Rita Addico-Cohen as Treemonisha      Some years ago I borrowed a video of Scott Joplin's ragtime opera from Virginia Beach Public Library (it's still available) and was not impressed. The 1975 production was by Houston Grand Opera with orchestration by Gunther Schuller. Schuller and William Bolcom led a ragtime revival with their popular recordings. Joplin's music was used for the soundtrack for the movie The Sting in 1973. Joplin had orchestrated his opera in 1915 but did not find backers for a production. Later he self-published the piano score but his orchestration is lost. Treemonisha is an unsophisticated American morality tale and the heavy European orchestration by Schuller overwhelmed what might be a charming folk opera with a score of ragtime tunes. Ms. Addico-Cohen commented "Imagine if Wagner had composed Die Zauberflöte. Yes, I would flinch also!"

      Rick Benjamin's new musical score is for a twelve piece theater orchestra of the sort that traveling minstrel shows used during Joplin's time. Benjamin uses a string quartet, double-bass, flute, clarinet, trombone, two cornets, piano and a collection of drums and other percussion instruments to achieve a sparkling ragtime sound. Ms. Addico-Cohen says "Having had the privilege of singing the title role in the restored orchestration, I for one can attest to the fact that it is much more successful with a smaller orchestral arrangement, as Joplin would have surely intended. At the turn of the century when the opera was composed, it would have been sung by an ensemble cast and orchestra, who would travel, to tour the opera. In addition to the singers, a 50-piece orchestra would just have been too cumbersome and expensive to move around!"

      Ms. Addico-Cohen continues: "While I praise the work as a legitimate operatic composition, I still have some minor problems with it. My biggest problem is with the libretto for which Joplin is responsible. Act I has only one solo, The Sacred Tree, sung by Monisha, the mother. There are none in Act II, and four, one after the other in Act III, with only short interjections sung by Treemonisha and the chorus to separate them. The first is Remus's Wrong Is Never Right (which sounds incredibly like a Viennese waltz once the chorus joins in); then Ned's When Villains Ramble Far And Near, who suddenly becomes eloquent while heretofore speaking only in dialect. Both of these are termed 'lectures'. Then, finally, after two acts of endless one-liners and mini duets, Treemonisha sings her solos. She sings We Will Trust You as Our Leader, then A Real Slow Drag. All of these solos, including the one in Act I, are long! In both the Schuller version and the PRO versions, there were enormous cuts, and they still felt long!"

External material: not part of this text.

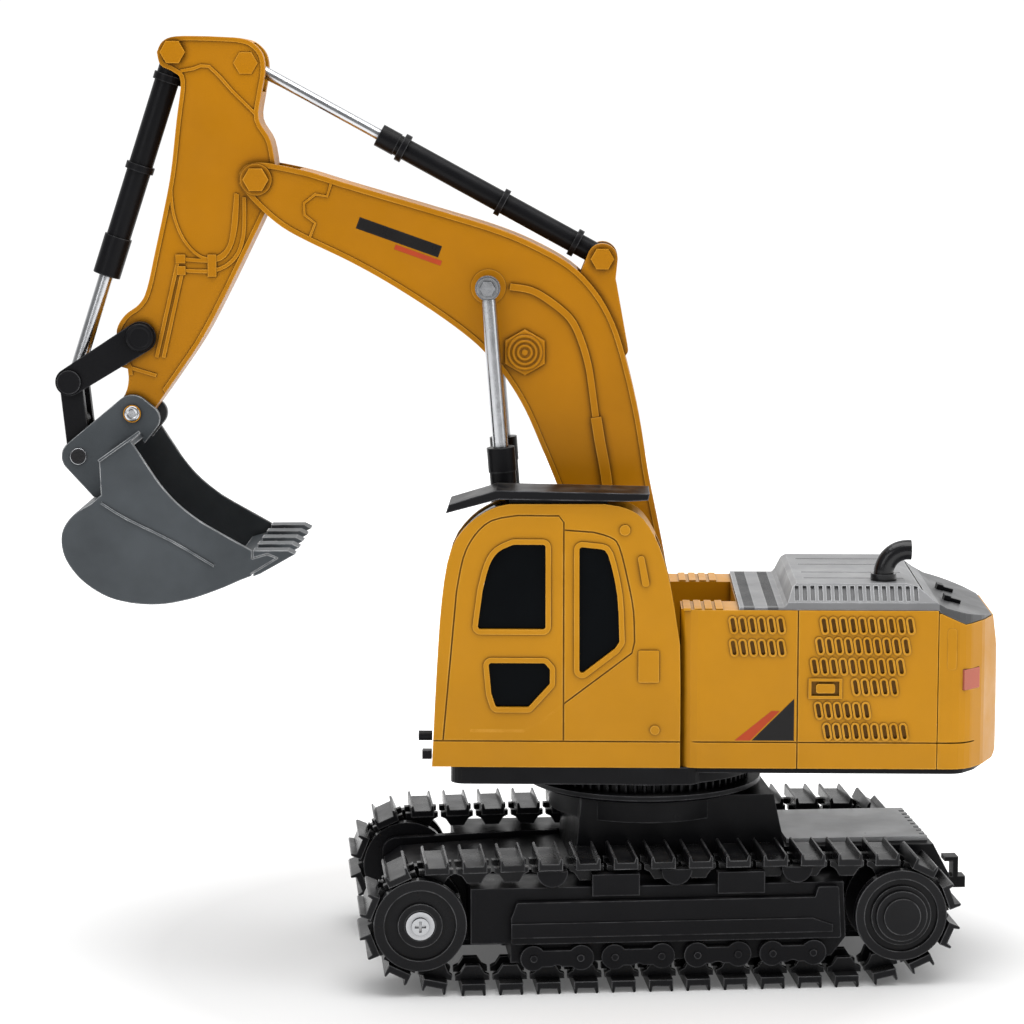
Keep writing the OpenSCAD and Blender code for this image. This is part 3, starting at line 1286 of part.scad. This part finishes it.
module bucket() {
  color(slate) placed() difference() {
    union() {
      difference() {
        slab(-half_bucket, half_bucket) bucket_2d();
        slab(-half_bucket + sheet, half_bucket - sheet) {
          offset(delta = -sheet) bucket_2d();
          bucket_mouth_2d();
        }
      }
      slabs(ear_in, ear_out) difference() {
        bucket_ear_2d();
        offset(delta = -0.6) bucket_2d();
      }
      slab(-half_bucket, half_bucket) polygon([[137.4, 136.7], [140, 142], [128, 145.6], [124.8, 144.4]]);
      slabs(half_bucket - 0.3, half_bucket + 0.5) {
        polygon(strip([[184.6, 177.2], [170.6, 187.2]], 1));
        polygon(strip(curve([[184, 163], [176, 158], [160, 150], [146, 141.6]], 3), 0.8));
      }
    }
    bar(bucket_pin, -half_bucket, half_bucket, pin_d + 2 * run_gap);
    bar(ear_pin, -half_bucket, half_bucket, ear_bolt_d + 2 * joint_gap);
  }
}

tooth_w = 7;
module bucket_teeth() {
  step = (bucket_w - tooth_w) / (bucket_teeth_n - 1);
  color(slate) placed() for (i = [0 : bucket_teeth_n - 1]) {
    y = -half_bucket + i * step;
    slab(y, y + tooth_w) polygon([[132.8, 146.9], [121, 147], [118.4, 145.7], [130.4, 138.9], [132.8, 138],
      [132.8, 139.25], [124.4, 144.4], [127.9, 145.9], [132.8, 144.4]]);
  }
}

module bucket_bolts() {
  color(steel) placed() {
    bar(ear_pin, -ear_out - 0.3, ear_out + 0.3, ear_bolt_d);
    for (side = [1, -1]) mirrored(side) bar(ear_pin, ear_out + 0.2, ear_out + 0.8, 5.2);
  }
}

chassis_body();
chassis_cover();
chassis_screws();
slew_flange();
slew_ring();
rear_deck();
tow_hook();
drive_gearboxes();
drive_motors();
track_frame(1);  // track_frame_left
track_frame(-1);  // track_frame_right
carrier_rollers();
roller_guards();
track(1);  // track_left
track(-1);  // track_right
sprocket(1);  // sprocket_left
sprocket(-1);  // sprocket_right
sprocket_screws(1);  // sprocket_screws_left
sprocket_screws(-1);  // sprocket_screws_right
idler(1);  // idler_left
idler(-1);  // idler_right
idler_cap(1);  // idler_cap_left
idler_cap(-1);  // idler_cap_right
house_base();
kingpin_nut();
body_shell();
counterweight();
engine_hood();
hood_clips();
exhaust_pipe();
tail_lights();
cab_shell();
cab_glass();
roof_visor();
cab_knob();
battery_pack();
control_board();
slew_motor();
slew_pinion();
boom_gearbox();
boom_pivot_pin();
color(yellow) placed() boom_shell();  // boom_shell_left
color(yellow) placed() mirror([0, 1, 0]) boom_shell();  // boom_shell_right
boom_bolts();
boom_barrels();
boom_rods();
boom_rod_bolts();
stick_barrel();
stick_rod();
color(yellow) placed() stick_shell();  // stick_shell_left
color(yellow) placed() mirror([0, 1, 0]) stick_shell();  // stick_shell_right
stick_bolts();
bucket_barrel();
bucket_rod();
rocker_arms();
rocker_pins();
bucket_link();
bucket();
bucket_teeth();
bucket_bolts();
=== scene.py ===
import math
import bmesh
import bpy
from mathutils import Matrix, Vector


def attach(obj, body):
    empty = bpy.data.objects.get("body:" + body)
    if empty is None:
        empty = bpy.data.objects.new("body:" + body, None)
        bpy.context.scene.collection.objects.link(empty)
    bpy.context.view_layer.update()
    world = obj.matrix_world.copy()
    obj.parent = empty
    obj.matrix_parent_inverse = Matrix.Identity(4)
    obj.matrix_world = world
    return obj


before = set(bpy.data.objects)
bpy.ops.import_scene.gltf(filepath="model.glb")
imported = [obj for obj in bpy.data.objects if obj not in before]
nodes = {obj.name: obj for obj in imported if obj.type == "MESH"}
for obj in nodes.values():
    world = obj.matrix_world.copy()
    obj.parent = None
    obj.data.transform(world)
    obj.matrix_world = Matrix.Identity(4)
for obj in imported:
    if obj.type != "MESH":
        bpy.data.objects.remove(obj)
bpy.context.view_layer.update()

MM = 0.001
MID_X = 39.93       # how far the toy's middle lies ahead of the slewing axis, mm


# --- Camera -------------------------------------------------------------------------------
# Stands level with the boom on the cab side, about a metre off, looking slightly down.
cam_data = bpy.data.cameras.new("camera")
cam_data.lens = 3253 / 1024 * 36
cam_data.sensor_width = 36
cam_data.clip_start, cam_data.clip_end = 0.05, 60
camera = bpy.data.objects.new("camera", cam_data)
bpy.context.scene.collection.objects.link(camera)
camera.location = ((18.6 - MID_X) * MM, 1.1207, 0.308)
yaw, pitch = math.radians(1.4), math.radians(7.74)
look = Vector((math.sin(yaw) * math.cos(pitch), -math.cos(yaw) * math.cos(pitch), -math.sin(pitch)))
camera.rotation_euler = look.to_track_quat("-Z", "Y").to_euler()
bpy.context.scene.camera = camera


# --- Floor and lights ---------------------------------------------------------------------
# A white sweep that glows more the further it is from the toy, so that the toy's soft shadow
# fades into white, and three soft boxes. The room is white only behind the toy and dim elsewhere,
# which keeps the blacks deep.
def nodes_of(material):
    material.use_nodes = True
    tree = material.node_tree
    return tree, tree.nodes["Principled BSDF"]


def pale_floor():
    floor_mesh = bpy.data.meshes.new("floor")
    edge = 1.5
    corners = [(-edge, -edge, 0), (edge, -edge, 0), (edge, edge, 0), (-edge, edge, 0)]
    floor_mesh.from_pydata(corners, [], [(0, 1, 2, 3)])
    floor = bpy.data.objects.new("floor", floor_mesh)
    bpy.context.scene.collection.objects.link(floor)
    paint = bpy.data.materials.new("pale_table")
    tree, shader = nodes_of(paint)
    shader.inputs["Base Color"].default_value = (0.62, 0.62, 0.62, 1)
    shader.inputs["Emission Color"].default_value = (1, 1, 1, 1)
    place, away, glow = (tree.nodes.new(kind) for kind in
                         ("ShaderNodeTexCoord", "ShaderNodeVectorMath", "ShaderNodeMapRange"))
    away.operation = "LENGTH"
    tree.links.new(place.outputs["Object"], away.inputs[0])
    tree.links.new(away.outputs["Value"], glow.inputs["Value"])
    for socket, v in (("From Min", 0.13), ("From Max", 0.34), ("To Min", 0.10), ("To Max", 0.95)):
        glow.inputs[socket].default_value = v
    tree.links.new(glow.outputs["Result"], shader.inputs["Emission Strength"])
    shader.inputs["Roughness"].default_value = 0.7
    shader.inputs["Specular IOR Level"].default_value = 0.2
    floor_mesh.materials.append(paint)


def soft_box(name, place, aim, size, power):
    lamp = bpy.data.lights.new(name, "AREA")
    lamp.shape, lamp.size, lamp.size_y, lamp.energy = "RECTANGLE", size[0], size[1], power
    box = bpy.data.objects.new(name, lamp)
    bpy.context.scene.collection.objects.link(box)
    box.location = place
    box.rotation_euler = (Vector(aim) - Vector(place)).to_track_quat("-Z", "Y").to_euler()


pale_floor()
soft_box("overhead_box", (0.05, 0.1, 1.35), (0, 0, 0.1), (1.5, 1.1), 23)
soft_box("front_box", (0.9, 1.3, 0.75), (0, 0, 0.15), (0.7, 0.9), 4.6)
soft_box("far_side_box", (-1.1, 0.6, 0.6), (0, 0, 0.15), (0.6, 0.9), 3.4)
world = bpy.data.worlds.new("studio")
bpy.context.scene.world = world
world.use_nodes = True
room = world.node_tree
compass = room.nodes.new("ShaderNodeTexCoord")
split = room.nodes.new("ShaderNodeSeparateXYZ")
room.links.new(compass.outputs["Generated"], split.inputs[0])
fade = room.nodes.new("ShaderNodeMapRange")
for socket, v in (("From Min", -0.75), ("From Max", -0.1), ("To Min", 1.05), ("To Max", 0.30)):
    fade.inputs[socket].default_value = v
room.links.new(split.outputs["Y"], fade.inputs["Value"])
room.nodes["Background"].inputs["Color"].default_value = (1, 1, 1, 1)
room.links.new(fade.outputs["Result"], room.nodes["Background"].inputs["Strength"])
bpy.context.scene.view_settings.view_transform = "Standard"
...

      "Another major bone of contention is that we never see or hear Treemonisha actually teaching her 'student' Remus. What a lovely scene that would be. It would also let the audience glimpse how their teacher-student relationship blossomed into one of love, as the pair's music clearly indicates (Joplin does use leitmotifs!). Another slight problem is how Joplin sometimes sets the text to the music; Stravinsky's The Rake's Progress springs to mind. At one time or another, all of the principal singers have to find a convincing way to sing some of their lines comfortably."

      Ms. Addico-Cohen, a native of Accra, Ghana in West Africa, wonders why this opera has been so neglected. "Could it be that the topic of the opera, specifically about the first generation of free black Americans using what was taught them by white Christians to better themselves, is too dated and well, too specific? Then what about Le nozze di Figaro, The Crucible, Les dialogues des Carmelites, Lucia di Lammermoor, and countless others? Aren't they dated as well? Well, the very first and perhaps most significant difference between these operas and that of Joplin's is the length, and therefore the amount of music contained therein."

      "The irony about the performance (or lack thereof) of Treemonisha is that while it is rarely performed in America, it is performed quite often in Europe, from Norway all the way to the Czech Republic. Google Treemonisha and find out for yourself. Perhaps opera companies shy away from it because it is too short to stand on its own, and then it would have to be presented as a 'double bill' with another opera, which would altogether be costly. Well, other short operas are presented in such a manner, so, why not? Again, in my opinion, these are minor problems which would be encountered in any 'major' opera of any language. So why is Treemonisha not performed more often? Something tells me that it will be. Natchez Opera is doing it in May of '06, and PRO will still be touring their production. Who knows? It could come to Hampton Roads in the near future." Rita tells us "Frank Ward is now in Providence, RI, not teaching, but freelancing and singing like myself. We were both pleasantly surprised to see each other at the first music rehearsal."